NARA YOSHIMOTO, DOGGY RADIO X RIMOWA, 2011. MEDIUM: POLYMER AND FIBERGLASS STEREO WITH FM RADIO, BLUETOOTH, USB PORT, HEADPHONE JACK AND YAMAHA SPEAKER SYSTEM; RIMOWA SUITCASE. ESTIMATE HK$ 30,000 – 40,000. © NARA YOSHITOMO

Executed on wood and emblazoned with an inscription separate from image,  Life is only one! in particular displays stylistic affinities with Japanese ukiyo woodcut. The child’s closed eyes and scurrying feet suggest a mind-numbed sleepwalk; an ironic contrast to the life-affirming message beside her. Both lots are executed in the bright cheerful colors characteristic of the artist, exuding a heroic courage and gallant humor in face of biting, gnawing melancholy and solitude. In There is no place like home, in lieu of a warm and cheerful ‘home’, the three children sit instead in a coffin-like box, brooding and pokerfaced in adorable cat costumes. The cat costumes are a recurrent theme; Nara once recalled in an interview: “When I was a child, I really liked cats. In my neighborhood, I didn’t have a friend my age. When I came home [after school] I was alone… So I always played with cats”. 

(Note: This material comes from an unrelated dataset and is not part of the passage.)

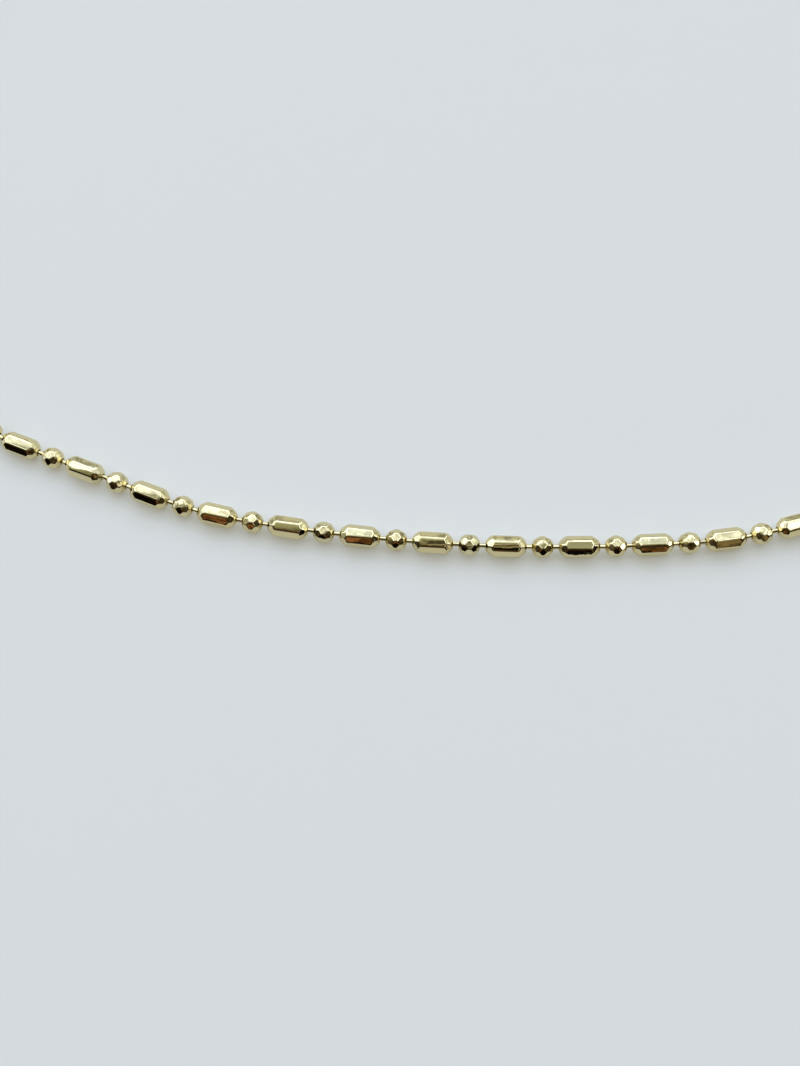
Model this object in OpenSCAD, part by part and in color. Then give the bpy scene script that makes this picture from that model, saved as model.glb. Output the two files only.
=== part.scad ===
// Bar-and-ball chain necklace: hollow faceted oblong and round beads in turn on short wire links, closed to one
// loop by a plain barrel and laid on a flat surface. Millimetres, +Z up. Every bead rests on z = 0, and the
// middle of the loop's box is at the origin. The loop is walked anticlockwise as seen from above, and its
// front is at -Y.

/* [Loop] */
// Number of oblong beads in the loop, 47 for a necklace of 20 inches
bar_count = 47; // [46:1:56]
// Mean length of the straight stretches at the two sides of the loop
side_len = 20; // [16:1:30]
// How much wider the right half of the back is than the mean of both halves
back_skew = 14; // [0:1:14]

/* [Oblong beads] */
// Length of an oblong bead along the chain
bar_len = 5.9; // [5.8:0.1:6.6]
// Distance from the chain's axis to a long facet of an oblong bead
bar_flat = 1.56; // [1.5:0.01:1.6]
// Length of the edges between an oblong bead's long facets
bar_edge = 3.5; // [3.4:0.05:3.7]
// Slope of an oblong bead's shoulder facets against the chain's axis
bar_slope = 34; // [32:1:36]

/* [Round beads] */
// Length of a round bead along the chain
ball_len = 3.0; // [2.95:0.05:3.2]
// Distance from the chain's axis to a middle facet of a round bead
ball_flat = 1.51; // [1.48:0.01:1.54]
// Length of the edges between a round bead's middle facets
ball_edge = 0.4; // [0.35:0.05:0.5]
// Slope of a round bead's shoulder facets against the chain's axis
ball_slope = 26; // [24:1:28]

/* [Facets and shell] */
// Slope of the facets around a hole against the chain's axis
mouth_slope = 55; // [54:1:58]
// Distance from the axis to a side of the small octagon around a hole
mouth_flat = 0.62; // [0.6:0.01:0.66]
// Radius of the hole at each end of a bead
hole_r = 0.5; // [0.48:0.01:0.52]
// Thickness of a bead's sheet metal
wall = 0.22; // [0.18:0.01:0.24]

/* [Wire links] */
// Clear length of wire between two beads
gap = 0.85; // [0.8:0.05:1.2]
// Radius of the wire
wire_r = 0.35; // [0.3:0.01:0.36]
// Radius of the head at each end of a wire
head_r = 0.6; // [0.58:0.01:0.64]

/* [Connector] */
// Length of the barrel that joins the two ends
barrel_len = 7.2; // [6.6:0.1:9]
// Radius of the barrel
barrel_r = 1.6; // [1.5:0.05:1.8]
// Width of the chamfer at each end of the barrel
barrel_chamfer = 0.5; // [0.3:0.05:0.6]

/* [Hidden] */

SIDES = 8;
STEP = 360 / SIDES;
ROUND = 32;
OVER = 1;
SLIVER = 0.05;
GOLD = [0.86, 0.76, 0.5];

// A kind is [length, distance to a flat, length of an edge between flats, slope of the shoulders]
BAR = [bar_len, bar_flat, bar_edge, bar_slope];
BALL = [ball_len, ball_flat, ball_edge, ball_slope];
BARREL = [barrel_len, barrel_r, barrel_len - 2 * barrel_chamfer];

// Stretches of the front from the middle round bead to each side: [half pitches, turn in degrees]
FRONT_RIGHT = [[4, 5], [4, 4], [3, 12]];
FRONT_LEFT = [[4, 0], [3, 12], [4, 4]];
// Heading of the chain at the middle round bead
FRONT_HEADING = -9;
// Turn of each bead about the chain, in degrees from a flat on top towards the outside of the loop.
// The first one is the bead FIRST_ROLL places along from the middle, and the list repeats around the loop.
ROLLS = [3, 1, 17, -4, 1, 1, -4, -5, 15, 7, -4, -2, 15, 17, 19, 2, 7, -4, -6, -9, -3, 0, 10];
FIRST_ROLL = -11;

// Centre to centre of a round bead and the next oblong one, and of the last round bead and the barrel
half_pitch = (bar_len + ball_len) / 2 + gap;
barrel_pitch = (ball_len + barrel_len) / 2 + gap;
loop_len = 2 * (bar_count * half_pitch + barrel_pitch);
// Beads from the middle one forwards to the barrel and backwards to it, both even as both ends are round beads
beads_out = 2 * ceil(bar_count / 2);
beads_back = 2 * floor(bar_count / 2);

// A place is [x, y, heading], a stretch of the route is [length, turn], and a route is a list of stretches
function arc(radius, turn) = [radius * turn * PI / 180, turn];
function radius_of(stretch) = stretch[0] / (stretch[1] * PI / 180);
function go(place, stretch) =
    let (h = place[2], t = stretch[1])
    t == 0
    ? [place[0] + stretch[0] * cos(h), place[1] + stretch[0] * sin(h), h]
    : [
        place[0] + radius_of(stretch) * (sin(h + t) - sin(h)),
        place[1] - radius_of(stretch) * (cos(h + t) - cos(h)),
        h + t
    ];
function go_all(place, route, i = 0) = i == len(route) ? place : go_all(go(place, route[i]), route, i + 1);
function share(stretch, distance) = [distance, stretch[1] * distance / stretch[0]];
function place_at(place, route, distance, i = 0) =
    i == len(route) - 1 || distance <= route[i][0]
    ? go(place, share(route[i], distance))
    : place_at(go(place, route[i]), route, distance - route[i][0], i + 1);
function in_mm(stretches) = [for (s = stretches) [s[0] * half_pitch, s[1]]];
function total(route, column) = [for (s = route) s[column]] * [for (s = route) 1];

// Both sides of the front turn back through a corner and a straight side, and two quarter circles join the sides
right_front = in_mm(FRONT_RIGHT);
left_front = in_mm(FRONT_LEFT);
right_turn = 90 - FRONT_HEADING - total(right_front, 1);
left_turn = 90 + FRONT_HEADING - total(left_front, 1);
right_run = go_all([0, 0, FRONT_HEADING], right_front);
left_run = go_all([0, 0, left_turn - 90], left_front);
// How far a corner of radius 1 takes the chain
right_unit = go([0, 0, 90 - right_turn], arc(1, right_turn));
left_unit = go([0, 0, -90], arc(1, left_turn));
// The corners' radii follow from two needs: the corners end level, and the loop has its full length
level = -left_run[1] - right_run[1];
fixed_len = total(right_front, 0) + total(left_front, 0) + 2 * side_len;
spare = loop_len - fixed_len - PI / 2 * (right_run[0] + left_run[0]);
right_use = right_turn * PI / 180 + PI / 2 * right_unit[0];
left_use = left_turn * PI / 180 + PI / 2 * left_unit[0];
both = right_unit[1] * left_use - left_unit[1] * right_use;
right_corner_r = (level * left_use - left_unit[1] * spare) / both;
left_corner_r = (right_unit[1] * spare - right_use * level) / both;
back_r = (right_run[0] + left_run[0] + right_corner_r * right_unit[0] + left_corner_r * left_unit[0]) / 2;
route = concat(
    right_front,
    [arc(right_corner_r, right_turn), [side_len - back_skew, 0]],
    [arc(back_r + back_skew, 90), arc(back_r - back_skew, 90)],
    [[side_len + back_skew, 0], arc(left_corner_r, left_turn)],
    left_front
);

// A piece on the chain is [kind, place, roll]. A bead that is n places along from the middle one is round
// where n is even, and the barrel is between the two last ones.
function place_on_loop(distance) =
    place_at([0, 0, FRONT_HEADING], route, distance < 0 ? distance + loop_len : distance);
function roll_of(n) = ROLLS[(n - FIRST_ROLL + len(ROLLS) * bar_count) % len(ROLLS)];
function bead_at(n) = [n % 2 == 0 ? BALL : BAR, place_on_loop(n * half_pitch), roll_of(n)];
barrel_at = [BARREL, place_on_loop(beads_out * half_pitch + barrel_pitch), 0];
BEADS_OUT = [for (n = [0 : beads_out]) bead_at(n)];
BEADS_BACK = [for (n = [-beads_back : -1]) bead_at(n)];
CHAIN = concat(BEADS_OUT, [barrel_at], BEADS_BACK);

// Reach of a piece from its axis, straight down and, as its sides match, straight sideways
function corner_r(kind) = kind[1] / cos(STEP / 2);
function reach(piece) =
    piece[0] == BARREL ? barrel_r : corner_r(piece[0]) * cos(STEP / 2 - abs(piece[2]));
function side_reach(piece, along, across) = abs(along) * piece[0][2] / 2 + abs(across) * reach(piece);
function reach_x(piece) = side_reach(piece, cos(piece[1][2]), sin(piece[1][2]));
function reach_y(piece) = side_reach(piece, sin(piece[1][2]), cos(piece[1][2]));
MIDDLE_X = (max([for (p = CHAIN) p[1][0] + reach_x(p)]) + min([for (p = CHAIN) p[1][0] - reach_x(p)])) / 2;
MIDDLE_Y = (max([for (p = CHAIN) p[1][1] + reach_y(p)]) + min([for (p = CHAIN) p[1][1] - reach_y(p)])) / 2;
function centre_of(piece) = [piece[1][0] - MIDDLE_X, piece[1][1] - MIDDLE_Y, reach(piece)];

// Middle of the sheet metal at a piece's hole, at the end that side gives: 1 forwards, -1 backwards
function mouth_of(piece, side) =
    centre_of(piece) + side * (piece[0][0] - wall) / 2 * [cos(piece[1][2]), sin(piece[1][2]), 0];

// Distances of the shoulder facets and the mouth facets from a bead's middle, square to the facet
function shoulder_d(kind) = corner_r(kind) * cos(kind[3]) + kind[2] / 2 * sin(kind[3]);
function mouth_d(kind) = mouth_flat * cos(mouth_slope) + kind[0] / 2 * sin(mouth_slope);
// Where the line of a facet at a slope and distance is r away from the axis
function line_x(slope, d, r) = (d - r * cos(slope)) / sin(slope);

// Half of a profile, as [x, r] points from the middle to the end, mirrored to a whole outline
function whole(half) = concat(
    half,
    [for (i = [len(half) - 1 : -1 : 0]) [half[i][0], -half[i][1]]],
    [for (p = half) [-p[0], -p[1]]],
    [for (i = [len(half) - 1 : -1 : 0]) [-half[i][0], half[i][1]]]
);

// Eight-sided bar along X, cut by the outline from four directions
module cut_round(half, width) {
    intersection_for (k = [0 : SIDES / 2 - 1])
        rotate([90 + k * STEP, 0, 0])
            linear_extrude(height = width, center = true)
                polygon(whole(half));
}

// The middle flats and the flats around the holes, which line up with each other
module lined_up_facets(kind) {
    flat_end = line_x(mouth_slope, mouth_d(kind), kind[1]);
    tip = line_x(mouth_slope, mouth_d(kind), 0);
    cut_round([[flat_end, kind[1]], [tip, 0]], 4 * kind[1]);
}

// The shoulder flats, half a step around from the others
module shoulder_facets(kind) {
    high = corner_r(kind) + SLIVER;
    high_end = line_x(kind[3], shoulder_d(kind), high);
    tip = line_x(kind[3], shoulder_d(kind), 0);
    rotate([STEP / 2, 0, 0])
        cut_round([[high_end, high], [tip, 0]], 4 * high);
}

// Hole through both ends and the hollow between them, turned about X
module hollow(kind) {
    inner_shoulder = shoulder_d(kind) - wall;
    inner_mouth = mouth_d(kind) - wall;
    belly_r = kind[1] - wall;
    bend_r = (inner_shoulder * sin(mouth_slope) - inner_mouth * sin(kind[3])) / sin(mouth_slope - kind[3]);
    mouth_x = kind[0] / 2 - wall;
    end_x = kind[0] / 2 + OVER;
    half = [
        [line_x(kind[3], inner_shoulder, belly_r), belly_r],
        [line_x(kind[3], inner_shoulder, bend_r), bend_r],
        [mouth_x, (inner_mouth - mouth_x * sin(mouth_slope)) / cos(mouth_slope)],
        [mouth_x, hole_r],
        [end_x, hole_r],
        [end_x, 0]
    ];
    turned(half);
}

// Solid of revolution about X from half of a profile
module turned(half) {
    mirrored = [for (i = [len(half) - 1 : -1 : 0]) [half[i][1], -half[i][0]]];
    rotate([0, 90, 0])
        rotate_extrude($fn = ROUND)
            polygon(concat([for (p = half) [p[1], p[0]]], mirrored));
}

module bead_shape(kind) {
    difference() {
        intersection() {
            lined_up_facets(kind);
            shoulder_facets(kind);
            cube([kind[0], 4 * kind[1], 4 * kind[1]], center = true);
        }
        hollow(kind);
    }
}

module put(piece) {
    translate(centre_of(piece))
        rotate([piece[2], 0, piece[1][2]])
            children();
}

module beads() {
    color(GOLD)
        for (piece = concat(BEADS_OUT, BEADS_BACK))
            put(piece)
                bead_shape(piece[0]);
}

// Wire from the middle of one bead's hole to the next, with a head past each end, along X from the origin
module wire_link(length) {
    near = wall / 2 + 0.2;
    flank = head_r - wire_r;
    far = near + flank + 0.3;
    half = [
        [length / 2 + near, wire_r],
        [length / 2 + near + flank, head_r],
        [length / 2 + far, head_r],
        [length / 2 + far + flank, wire_r],
        [length / 2 + far + flank, 0]
    ];
    translate([length / 2, 0, 0])
        turned(half);
}

module links() {
    color(GOLD)
        for (i = [0 : len(CHAIN) - 1]) {
            start = mouth_of(CHAIN[i], 1);
            span = mouth_of(CHAIN[(i + 1) % len(CHAIN)], -1) - start;
            translate(start)
                rotate([0, -asin(span[2] / norm(span)), atan2(span[1], span[0])])
                    wire_link(norm(span));
        }
}

// Plain barrel with a chamfer at each end, hollow, with a hole for the wire at each end
module connector() {
    half_len = barrel_len / 2;
    outside = [
        [half_len - barrel_chamfer, barrel_r],
        [half_len, barrel_r - barrel_chamfer],
        [half_len, 0]
    ];
    inside = [
        [half_len - barrel_chamfer - wall, barrel_r - wall],
        [half_len - wall, barrel_r - barrel_chamfer - wall],
        [half_len - wall, hole_r],
        [half_len + OVER, hole_r],
        [half_len + OVER, 0]
    ];
    color(GOLD)
        put(barrel_at)
            difference() {
                turned(outside);
                turned(inside);
            }
}

beads();
links();
connector();
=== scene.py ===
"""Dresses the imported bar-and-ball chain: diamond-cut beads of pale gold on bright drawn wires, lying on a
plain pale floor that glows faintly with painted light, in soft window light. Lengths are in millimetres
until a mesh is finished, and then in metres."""
import math
import random

import bmesh
import bpy
import numpy as np
from mathutils import Matrix, Vector


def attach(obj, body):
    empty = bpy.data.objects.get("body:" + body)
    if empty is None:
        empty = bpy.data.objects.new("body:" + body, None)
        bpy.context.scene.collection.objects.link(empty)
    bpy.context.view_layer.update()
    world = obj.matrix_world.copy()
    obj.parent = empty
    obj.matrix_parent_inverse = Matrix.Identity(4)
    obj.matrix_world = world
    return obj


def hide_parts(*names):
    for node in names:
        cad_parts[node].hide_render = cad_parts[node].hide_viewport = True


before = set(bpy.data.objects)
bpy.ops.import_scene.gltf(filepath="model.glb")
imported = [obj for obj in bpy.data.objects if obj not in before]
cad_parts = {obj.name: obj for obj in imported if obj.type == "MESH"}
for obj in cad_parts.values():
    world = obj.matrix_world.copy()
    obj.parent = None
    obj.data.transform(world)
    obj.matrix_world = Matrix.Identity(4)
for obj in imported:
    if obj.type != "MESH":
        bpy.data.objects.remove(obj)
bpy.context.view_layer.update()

MM = 0.001
BODY = "root"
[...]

NARA YOSHITOMO, THE LITTLE AMBASSADOR, 2000 ACRYLIC ON CANVAS. ESTIMATE. HK$16,000,000 – 24,000,000 / US$2,070,000 – 3,100,000.

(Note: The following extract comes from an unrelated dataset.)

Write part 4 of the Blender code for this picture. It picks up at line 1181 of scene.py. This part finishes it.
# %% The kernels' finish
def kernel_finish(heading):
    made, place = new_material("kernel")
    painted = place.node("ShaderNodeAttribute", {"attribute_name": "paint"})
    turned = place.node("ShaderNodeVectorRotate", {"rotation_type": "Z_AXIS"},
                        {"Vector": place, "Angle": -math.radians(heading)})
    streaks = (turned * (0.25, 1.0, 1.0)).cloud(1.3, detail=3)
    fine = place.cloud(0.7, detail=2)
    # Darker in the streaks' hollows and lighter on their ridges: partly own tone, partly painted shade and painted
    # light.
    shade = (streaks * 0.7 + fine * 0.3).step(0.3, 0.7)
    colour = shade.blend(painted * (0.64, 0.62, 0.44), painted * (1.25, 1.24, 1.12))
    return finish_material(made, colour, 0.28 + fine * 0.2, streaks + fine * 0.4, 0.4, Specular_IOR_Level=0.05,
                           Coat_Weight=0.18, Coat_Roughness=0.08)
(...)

Much like his characters, Nara’s fragile vulnerability is paralleled with a gallant rebellious streak; the famously soft-spoken artist was once arrested for drawing graffiti in New York’s Union Square underground. Conceptually, the artist’s oeuvre can be seen as “both a detached commentary on the pressures of Japanese adolescence and a symptom of it”;  while his revolutionary aesthetic constitutes a seamless unification of Eastern and Western themes and motifs. In American critic Roberta Smith’s words, Nara is “one of the most egalitarian visual artists since Keith Haring”, with art that bridges “high, low and kitsch; East and West; grown-up, adolescent and infantile” and is “so seamless as to render such distinctions almost moot”.  The artist himself says: “I don’t think too hard about it. This is just what comes out”.